Dreamlanders are the cast and crew of regulars whom John Waters has used in his films. The term comes from the name of Waters's production company, Dreamland Productions.

Many of the original Dreamlanders were friends of Waters from his native Baltimore, Maryland. They included the "bad suburban kids" he knew from Towson and Lutherville: Bob Skidmore, Mark Isherwood, and Mary Vivian Pearce.
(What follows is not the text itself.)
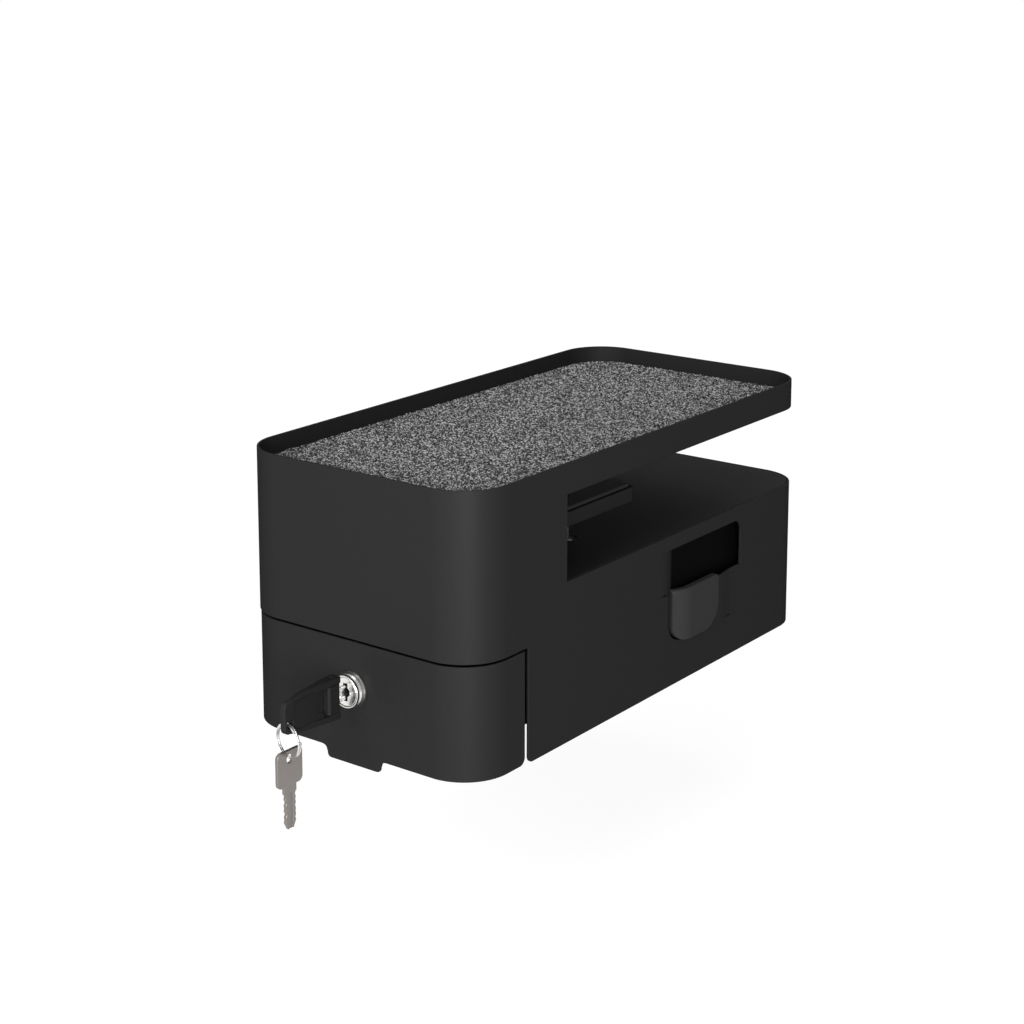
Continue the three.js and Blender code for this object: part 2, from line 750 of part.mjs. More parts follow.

This crowd was drawn to downtown Baltimore by the gay scene, where Divine introduced Waters to David Lochary.

==History==
The original Dreamlanders also included denizens of the Fells Point neighborhood where Waters's art director, Vincent Peranio, a recent graduate of Maryland Institute College of Art, had rented an industrial space that once housed a commercial bakery with seven other Maryland Institute graduates, to use as cheap studio and living space. They called it the Hollywood Bakery. In Fells Point, the Dreamlanders were regular customers at Pete's Hotel, Bertha's, and Jimmy's. In addition to Peranio, the Fells Point Dreamlanders included Mink Stole, George Figgs, Bob Adams, Susan Lowe, Paul Swift, Chris Mason, and Peter Koper.

Although Waters has attempted to include many of the same actors and production team members in every film, not every Dreamlander is used in each of his films. This is frequently the result of the death of an actor, as was the case with Maelcum Soul, Edith Massey, Divine, and David Lochary. Other actors such as Jean Hill and Ricki Lake have not been used in every film, but appear occasionally.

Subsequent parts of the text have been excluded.